* **Aim of the task**
Output all the material that follows, exactly as given.

* **Recorded information**
## begin
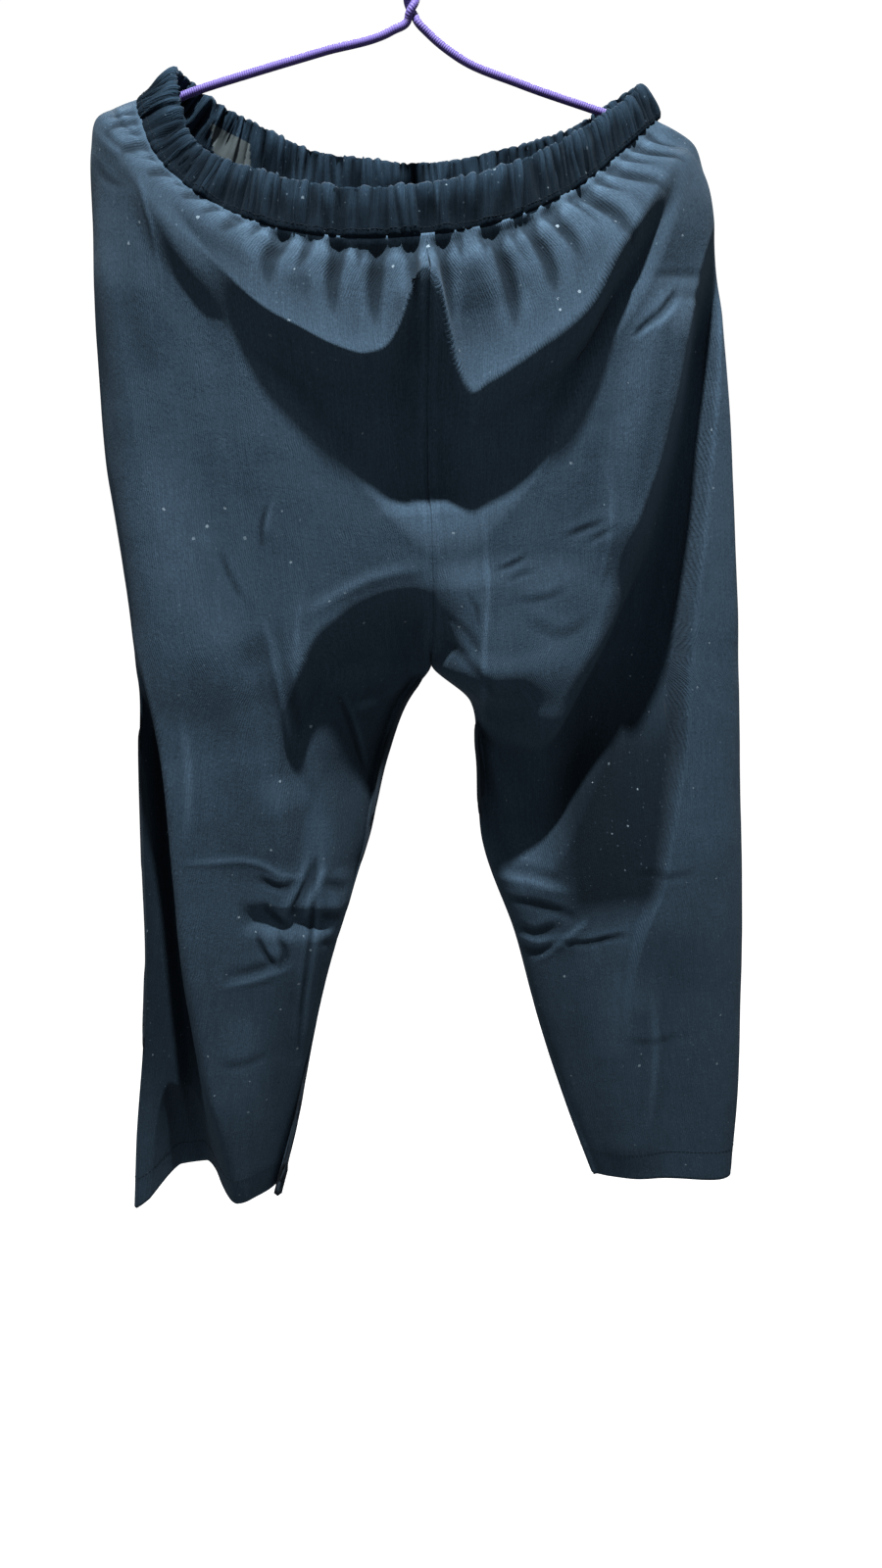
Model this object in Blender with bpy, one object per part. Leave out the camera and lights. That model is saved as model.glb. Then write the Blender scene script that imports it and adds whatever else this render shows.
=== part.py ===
"""Pull-on corduroy trousers with a gathered elastic waist, hung by the waist over a covered wire hanger.

Metres, +Z up. The front faces -Y and the wearer's right leg is at -X. The origin is the inside top of the
hanger's hook, where a rail or a nail carries it.
"""
import bpy
import bmesh
import numpy as np
from collections import namedtuple
from math import pi, sin, cos, radians

NAME = "corduroy_joggers"

CLOTH = 0.0015
SEAM_GAP = 0.0003
PANEL_COLOUR, BAND_COLOUR, CORD_COLOUR = (0.022, 0.034, 0.050), (0.018, 0.028, 0.042), (0.075, 0.040, 0.130)
RIGHT, LEFT = -1, 1
FRONT, BACK = -1, 1

# Wire hanger: a hook, a neck where both ends twist round each other, two arms, two round tips and a bar.
WIRE = 0.0056
HOOK_RADIUS = 0.018 + WIRE / 2
HOOK_END_ANGLE = 205
HOOK_TURNS_IN = -20
SHANK = ((0.0130, -0.0345), (0.0045, -0.0430))
TWIST_TOP, NECK = -0.047, -0.087
TWIST_TURNS = 1.5
TWIST_RADIUS = WIRE / 2 + 0.0002
# Route of the arms in x and z, with the centres of the two tips. The wearer's left side hangs a little lower.
RIGHT_ARM = ((-0.014, -0.0935), (-0.063, -0.107), (-0.111, -0.120), (-0.157, -0.1335))
LEFT_ARM = ((0.166, -0.1555), (0.131, -0.1445), (0.075, -0.127), (0.033, -0.111), (0.0125, -0.0965))
RIGHT_TIP, LEFT_TIP = (-0.1905, -0.1730), (0.1755, -0.1860)
TIP_RADIUS = 0.024
RIGHT_TIP_ARC, LEFT_TIP_ARC = (105, 268), (272, 434)
REST = 0.0018


def seat(tip, degrees):
    """x and z of the cloth's outer face where it rests on a hanger tip, at an angle above level."""
    reach = TIP_RADIUS + WIRE / 2 + REST + CLOTH
    away = -1 if tip is RIGHT_TIP else 1
    return tip[0] + away * reach * cos(radians(degrees)), tip[1] + reach * sin(radians(degrees))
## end
* **Task response**
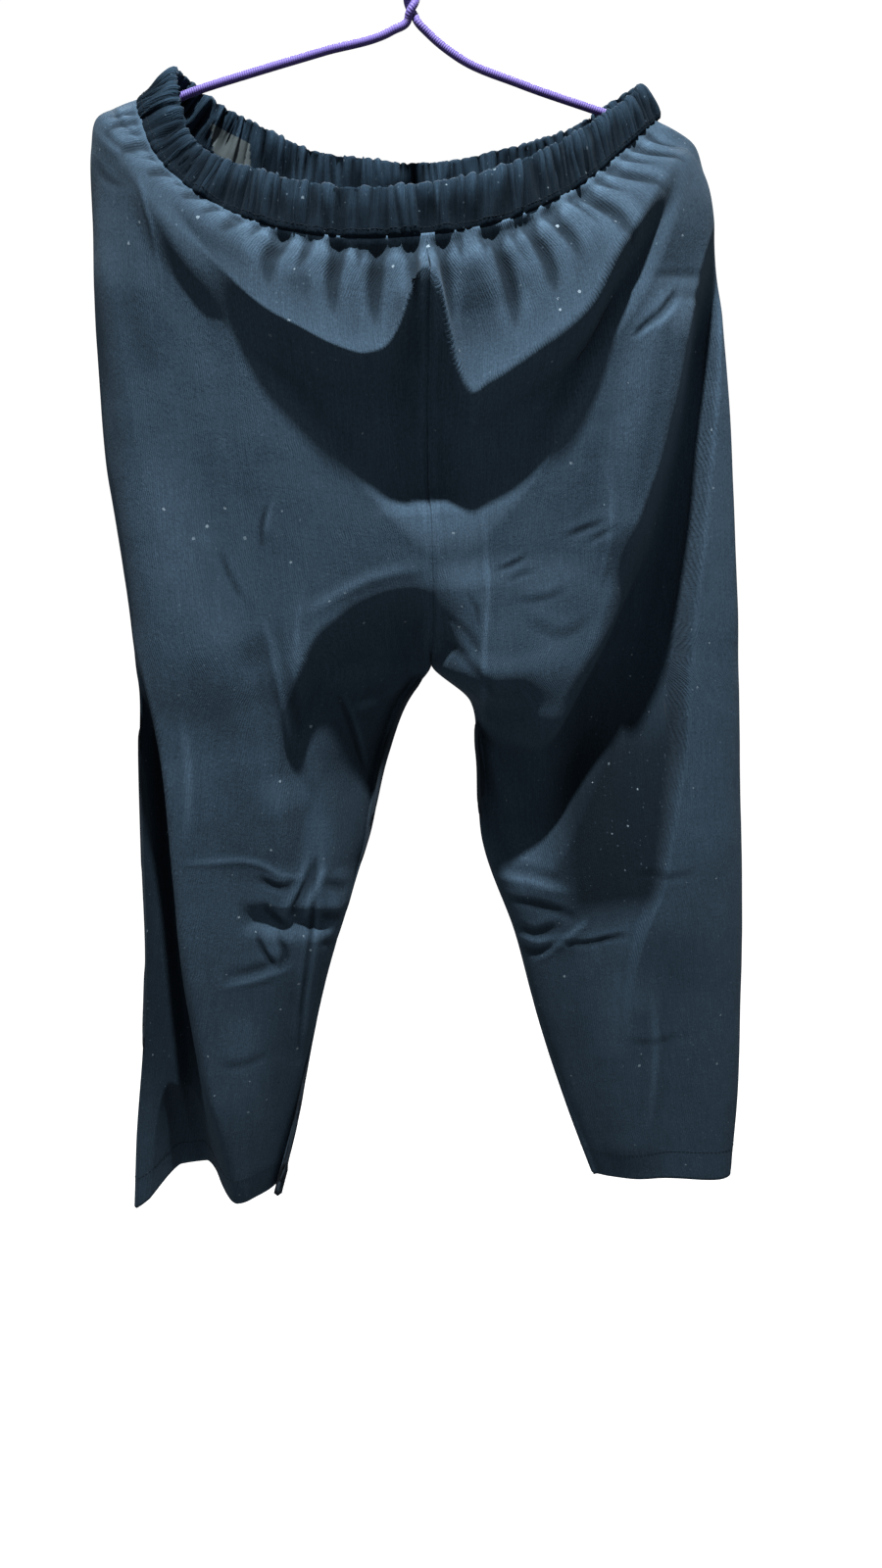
Model this object in Blender with bpy, one object per part. Leave out the camera and lights. That model is saved as model.glb. Then write the Blender scene script that imports it and adds whatever else this render shows.
=== part.py ===
"""Pull-on corduroy trousers with a gathered elastic waist, hung by the waist over a covered wire hanger.

Metres, +Z up. The front faces -Y and the wearer's right leg is at -X. The origin is the inside top of the
hanger's hook, where a rail or a nail carries it.
"""
import bpy
import bmesh
import numpy as np
from collections import namedtuple
from math import pi, sin, cos, radians

NAME = "corduroy_joggers"

CLOTH = 0.0015
SEAM_GAP = 0.0003
PANEL_COLOUR, BAND_COLOUR, CORD_COLOUR = (0.022, 0.034, 0.050), (0.018, 0.028, 0.042), (0.075, 0.040, 0.130)
RIGHT, LEFT = -1, 1
FRONT, BACK = -1, 1

# Wire hanger: a hook, a neck where both ends twist round each other, two arms, two round tips and a bar.
WIRE = 0.0056
HOOK_RADIUS = 0.018 + WIRE / 2
HOOK_END_ANGLE = 205
HOOK_TURNS_IN = -20
SHANK = ((0.0130, -0.0345), (0.0045, -0.0430))
TWIST_TOP, NECK = -0.047, -0.087
TWIST_TURNS = 1.5
TWIST_RADIUS = WIRE / 2 + 0.0002
# Route of the arms in x and z, with the centres of the two tips. The wearer's left side hangs a little lower.
RIGHT_ARM = ((-0.014, -0.0935), (-0.063, -0.107), (-0.111, -0.120), (-0.157, -0.1335))
LEFT_ARM = ((0.166, -0.1555), (0.131, -0.1445), (0.075, -0.127), (0.033, -0.111), (0.0125, -0.0965))
RIGHT_TIP, LEFT_TIP = (-0.1905, -0.1730), (0.1755, -0.1860)
TIP_RADIUS = 0.024
RIGHT_TIP_ARC, LEFT_TIP_ARC = (105, 268), (272, 434)
REST = 0.0018


def seat(tip, degrees):
    """x and z of the cloth's outer face where it rests on a hanger tip, at an angle above level."""
    reach = TIP_RADIUS + WIRE / 2 + REST + CLOTH
    away = -1 if tip is RIGHT_TIP else 1
    return tip[0] + away * reach * cos(radians(degrees)), tip[1] + reach * sin(radians(degrees))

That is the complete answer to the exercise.